AVAILABLE DATA
============
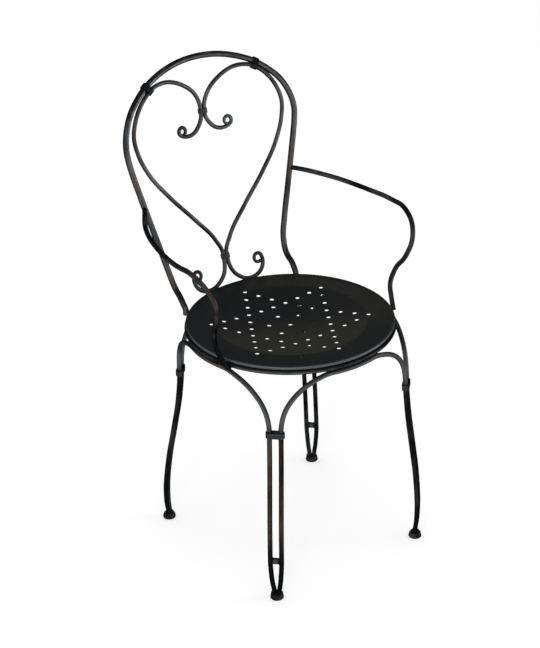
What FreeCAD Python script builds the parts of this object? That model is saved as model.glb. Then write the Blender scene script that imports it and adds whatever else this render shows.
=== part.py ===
import FreeCAD, Part
import Sketcher
import math
import os

# Garden armchair of bent round steel bar with a pressed, perforated steel seat.
# The chair faces -Y, +X is to the right as seen from the front, and the floor is z = 0.
# The origin lies on the floor under the middle of the chair's overall box.

V = FreeCAD.Vector
UP = V(0, 0, 1)

doc = FreeCAD.newDocument("garden_armchair")

# Driving dimensions, millimetres and degrees
SIZES = [
    ("gap", 0.3, "clearance left at each welded or bound contact"),
    ("pan_radius", 200.0, "outer radius of the seat pan"),
    ("pan_height", 472.5, "top of the pan's rolled edge above the floor"),
    ("edge_radius", 3.5, "radius of the rolled edge"),
    ("sheet", 1.5, "thickness of the pan's sheet"),
    ("border_step", 2.0, "depth of the flat border below the rolled edge's top"),
    ("dish_radius", 147.0, "radius of the pressed dish"),
    ("dish_depth", 11.5, "depth of the dish below the border"),
    ("star_pitch", 29.0, "distance between neighbouring holes of the star"),
    ("hole_radius", 4.0, "radius of a hole in the pan"),
    ("ring_inset", 2.0, "how far the ring's centreline lies inside the pan's outer radius"),
    ("ring_rod", 4.3, "radius of the ring's bar"),
    ("hoop_rod", 5.9, "radius of the back hoop's bar"),
    ("hoop_half_width", 194.5, "half the hoop's greatest width, on the centreline"),
    ("hoop_top", 916.0, "height of the hoop's crown, on the centreline"),
    ("hoop_rise", 133.0, "height of the crown above the hoop's greatest width"),
    ("hoop_shoulder", 6.9, "how far the straight sides, carried on, would miss the greatest width"),
    ("hoop_foot_angle", 50.5, "angle of the hoop's feet round the seat, from +X"),
    ("hoop_foot_tail", 4.0, "how far the hoop's bar runs down past the ring's middle"),
    ("hoop_spread", 12.63, "how far the hoop's straight sides begin outside its feet"),
    ("hoop_straight", 105.0, "height above the ring at which the straight sides begin"),
    ("hoop_collar_turn", 49.8, "place of a collar on the hoop's elliptical top"),
    ("back_inset", 5.7, "how far the back's sides stand inside the pan's rear edge"),
    ("back_lean", 9.43, "lean of the back from the vertical"),
    ("wrap_low", 13.7, "depth of the back's curve round the sitter, low down"),
    ("wrap_high", 26.7, "depth of the back's curve round the sitter, at the top"),
    ("wrap_inset", 9.5, "how far inside the hoop's greatest width that curve begins"),
    ("heart_rod", 4.2, "radius of the heart's bars"),
    ("heart_inset", 23.5, "how far the heart's sides lie inside the hoop's greatest width"),
    ("heart_drop", 30.5, "how far the heart's lobes lie below the hoop's crown"),
    ("heart_front", 6.0, "how far the heart's lobes lie in front of the hoop"),
    ("heart_dip", 74.5, "how far below its lobes the heart's halves meet above"),
    ("heart_knot", 56.0, "height above the rolled edge at which the heart's halves meet below"),
    ("heart_rest", 38.0, "distance from the middle at which the heart's foot rests on the pan"),
    ("rest_lift", 1.5, "height of the heart's foot above the middle of the rolled edge"),
    ("tie_length", 9.0, "length of the ties that bind the heart's halves"),
    ("eye_closing", 0.1, "share of its radius by which an eye closes in at its tail"),
    ("upper_eye", 8.2, "centreline radius of the upper scroll's eye"),
    ("lower_eye", 9.0, "centreline radius of the lower scroll's eye"),
    ("arm_rod", 4.8, "radius of an arm's bar"),
    ("arm_spread", 47.0, "how far the arms' centrelines lie outside the pan"),
    ("arm_height", 652.0, "height of the arm's level stretch"),
    ("arm_root_height", 667.0, "height of the arm's joint on the hoop"),
    ("arm_front", 88.0, "how far the arm reaches in front of the seat's axis"),
    ("arm_foot_tail", 2.0, "how far the arm's bar runs down past the ring's middle"),
    ("arm_foot_angle", -20.7, "angle of the arm's foot round the seat, from +X"),
    ("leg_rod", 4.75, "radius of a leg's bars"),
    ("leg_spacing", 21.5, "distance between the two bars of a leg"),
    ("leg_collar_height", 345.0, "height of the collar on a leg"),
    ("leg_middle", 216.0, "height of the leg's halfway station"),
    ("knee_height", 68.0, "height at which a leg bends in towards its foot"),
    ("bridge_height", 86.0, "height of the short bar low on a leg"),
    ("front_reach_top", 25.4, "how far a front leg's collar stands outside the ring"),
    ("front_reach_mid", 38.9, "the same distance halfway down the leg"),
    ("front_reach_knee", 51.9, "the same distance at the knee"),
    ("front_reach_foot", 48.0, "the same distance at the foot"),
    ("rear_reach_top", 21.5, "how far a rear leg's collar stands outside the ring"),
    ("rear_reach_mid", 39.5, "the same distance halfway down the leg"),
    ("rear_reach_knee", 62.5, "the same distance at the knee"),
    ("rear_reach_foot", 60.5, "the same distance at the foot"),
    ("front_leg_angle", 46.1, "angle of a front leg round the seat, below the X axis"),
    ("rear_leg_angle", 45.0, "angle of a rear leg round the seat, above the X axis"),
    ("crown_angle", 13.0, "half the angle over which an arch follows the ring"),
    ("arch_spring", 7.5, "height above a leg's collar at which its bars begin to part"),
    ("arch_bow", 4.0, "how far an arch bows outwards between its leg and the ring"),
    ("band_gap", 0.5, "clearance between a strap and the bars it holds"),
    ("band_wall", 1.9, "thickness of a collar's strap"),
    ("band_round", 0.45, "radius of a strap's rims as a share of its thickness"),
    ("band_length", 12.0, "length of a collar along its bars"),
    ("tie_wall", 0.9, "thickness of the ties that bind the heart's halves"),
    ("bridge_thick", 11.0, "height of the short bar low on a leg"),
    ("bridge_share", 0.6, "half the short bar's depth as a share of the leg bar's radius"),
    ("foot_radius", 12.9, "radius of a foot's pad"),
    ("foot_height", 11.0, "height of a foot's pad"),
    ("foot_neck", 10.4, "radius of the pad's flat top"),
    ("foot_edge", 2.2, "radius of the pad's lower edge"),
]

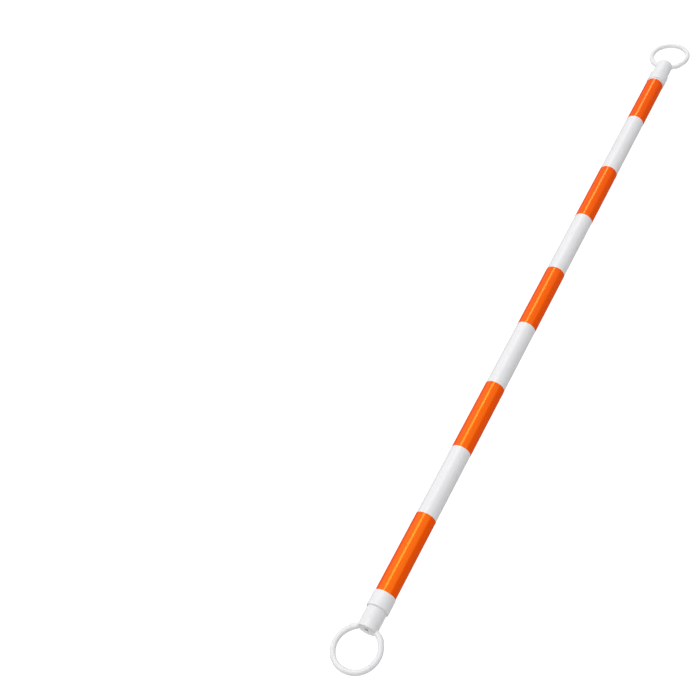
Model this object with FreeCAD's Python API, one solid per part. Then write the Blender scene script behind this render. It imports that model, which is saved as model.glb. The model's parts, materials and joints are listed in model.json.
============
GIVEN EXERCISE
Each entry above is to be set down again in exactly the same words.

SOLUTION TO THE EXERCISE
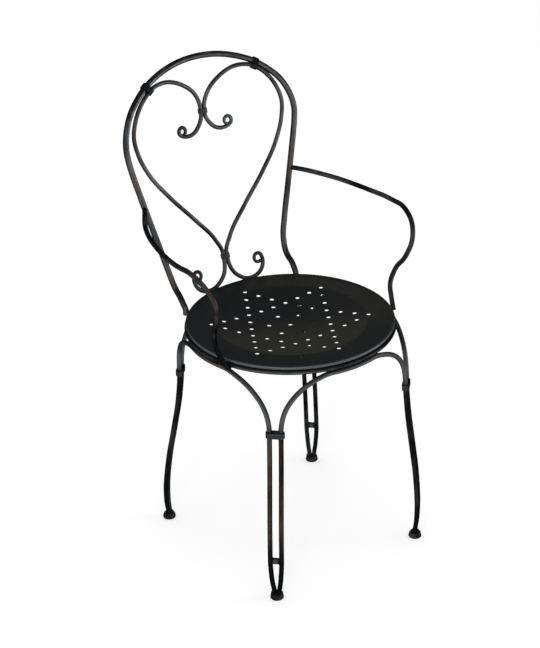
What FreeCAD Python script builds the parts of this object? That model is saved as model.glb. Then write the Blender scene script that imports it and adds whatever else this render shows.
=== part.py ===
import FreeCAD, Part
import Sketcher
import math
import os

# Garden armchair of bent round steel bar with a pressed, perforated steel seat.
# The chair faces -Y, +X is to the right as seen from the front, and the floor is z = 0.
# The origin lies on the floor under the middle of the chair's overall box.

V = FreeCAD.Vector
UP = V(0, 0, 1)

doc = FreeCAD.newDocument("garden_armchair")

# Driving dimensions, millimetres and degrees
SIZES = [
    ("gap", 0.3, "clearance left at each welded or bound contact"),
    ("pan_radius", 200.0, "outer radius of the seat pan"),
    ("pan_height", 472.5, "top of the pan's rolled edge above the floor"),
    ("edge_radius", 3.5, "radius of the rolled edge"),
    ("sheet", 1.5, "thickness of the pan's sheet"),
    ("border_step", 2.0, "depth of the flat border below the rolled edge's top"),
    ("dish_radius", 147.0, "radius of the pressed dish"),
    ("dish_depth", 11.5, "depth of the dish below the border"),
    ("star_pitch", 29.0, "distance between neighbouring holes of the star"),
    ("hole_radius", 4.0, "radius of a hole in the pan"),
    ("ring_inset", 2.0, "how far the ring's centreline lies inside the pan's outer radius"),
    ("ring_rod", 4.3, "radius of the ring's bar"),
    ("hoop_rod", 5.9, "radius of the back hoop's bar"),
    ("hoop_half_width", 194.5, "half the hoop's greatest width, on the centreline"),
    ("hoop_top", 916.0, "height of the hoop's crown, on the centreline"),
    ("hoop_rise", 133.0, "height of the crown above the hoop's greatest width"),
    ("hoop_shoulder", 6.9, "how far the straight sides, carried on, would miss the greatest width"),
    ("hoop_foot_angle", 50.5, "angle of the hoop's feet round the seat, from +X"),
    ("hoop_foot_tail", 4.0, "how far the hoop's bar runs down past the ring's middle"),
    ("hoop_spread", 12.63, "how far the hoop's straight sides begin outside its feet"),
    ("hoop_straight", 105.0, "height above the ring at which the straight sides begin"),
    ("hoop_collar_turn", 49.8, "place of a collar on the hoop's elliptical top"),
    ("back_inset", 5.7, "how far the back's sides stand inside the pan's rear edge"),
    ("back_lean", 9.43, "lean of the back from the vertical"),
    ("wrap_low", 13.7, "depth of the back's curve round the sitter, low down"),
    ("wrap_high", 26.7, "depth of the back's curve round the sitter, at the top"),
    ("wrap_inset", 9.5, "how far inside the hoop's greatest width that curve begins"),
    ("heart_rod", 4.2, "radius of the heart's bars"),
    ("heart_inset", 23.5, "how far the heart's sides lie inside the hoop's greatest width"),
    ("heart_drop", 30.5, "how far the heart's lobes lie below the hoop's crown"),
    ("heart_front", 6.0, "how far the heart's lobes lie in front of the hoop"),
    ("heart_dip", 74.5, "how far below its lobes the heart's halves meet above"),
    ("heart_knot", 56.0, "height above the rolled edge at which the heart's halves meet below"),
    ("heart_rest", 38.0, "distance from the middle at which the heart's foot rests on the pan"),
    ("rest_lift", 1.5, "height of the heart's foot above the middle of the rolled edge"),
    ("tie_length", 9.0, "length of the ties that bind the heart's halves"),
    ("eye_closing", 0.1, "share of its radius by which an eye closes in at its tail"),
    ("upper_eye", 8.2, "centreline radius of the upper scroll's eye"),
    ("lower_eye", 9.0, "centreline radius of the lower scroll's eye"),
    ("arm_rod", 4.8, "radius of an arm's bar"),
    ("arm_spread", 47.0, "how far the arms' centrelines lie outside the pan"),
    ("arm_height", 652.0, "height of the arm's level stretch"),
    ("arm_root_height", 667.0, "height of the arm's joint on the hoop"),
    ("arm_front", 88.0, "how far the arm reaches in front of the seat's axis"),
    ("arm_foot_tail", 2.0, "how far the arm's bar runs down past the ring's middle"),
    ("arm_foot_angle", -20.7, "angle of the arm's foot round the seat, from +X"),
    ("leg_rod", 4.75, "radius of a leg's bars"),
    ("leg_spacing", 21.5, "distance between the two bars of a leg"),
    ("leg_collar_height", 345.0, "height of the collar on a leg"),
    ("leg_middle", 216.0, "height of the leg's halfway station"),
    ("knee_height", 68.0, "height at which a leg bends in towards its foot"),
    ("bridge_height", 86.0, "height of the short bar low on a leg"),
    ("front_reach_top", 25.4, "how far a front leg's collar stands outside the ring"),
    ("front_reach_mid", 38.9, "the same distance halfway down the leg"),
    ("front_reach_knee", 51.9, "the same distance at the knee"),
    ("front_reach_foot", 48.0, "the same distance at the foot"),
    ("rear_reach_top", 21.5, "how far a rear leg's collar stands outside the ring"),
    ("rear_reach_mid", 39.5, "the same distance halfway down the leg"),
    ("rear_reach_knee", 62.5, "the same distance at the knee"),
    ("rear_reach_foot", 60.5, "the same distance at the foot"),
    ("front_leg_angle", 46.1, "angle of a front leg round the seat, below the X axis"),
    ("rear_leg_angle", 45.0, "angle of a rear leg round the seat, above the X axis"),
    ("crown_angle", 13.0, "half the angle over which an arch follows the ring"),
    ("arch_spring", 7.5, "height above a leg's collar at which its bars begin to part"),
    ("arch_bow", 4.0, "how far an arch bows outwards between its leg and the ring"),
    ("band_gap", 0.5, "clearance between a strap and the bars it holds"),
    ("band_wall", 1.9, "thickness of a collar's strap"),
    ("band_round", 0.45, "radius of a strap's rims as a share of its thickness"),
    ("band_length", 12.0, "length of a collar along its bars"),
    ("tie_wall", 0.9, "thickness of the ties that bind the heart's halves"),
    ("bridge_thick", 11.0, "height of the short bar low on a leg"),
    ("bridge_share", 0.6, "half the short bar's depth as a share of the leg bar's radius"),
    ("foot_radius", 12.9, "radius of a foot's pad"),
    ("foot_height", 11.0, "height of a foot's pad"),
    ("foot_neck", 10.4, "radius of the pad's flat top"),
    ("foot_edge", 2.2, "radius of the pad's lower edge"),
]

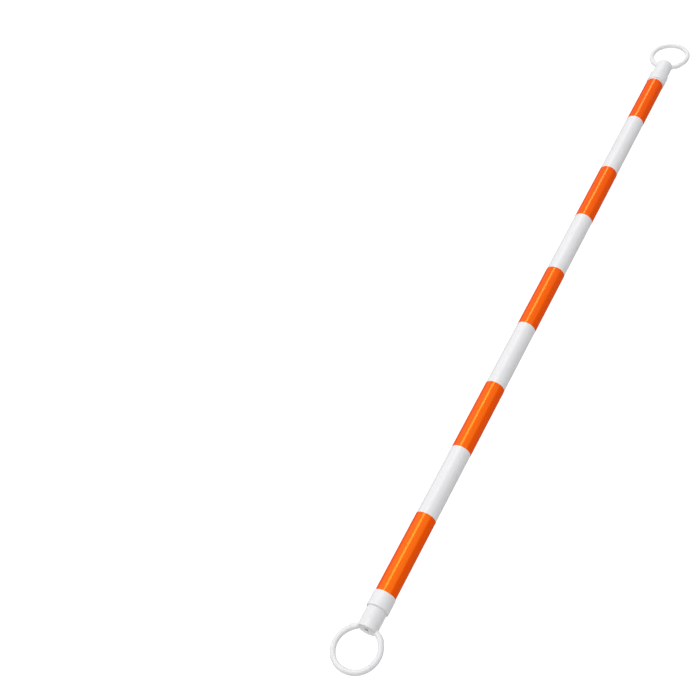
Model this object with FreeCAD's Python API, one solid per part. Then write the Blender scene script behind this render. It imports that model, which is saved as model.glb. The model's parts, materials and joints are listed in model.json.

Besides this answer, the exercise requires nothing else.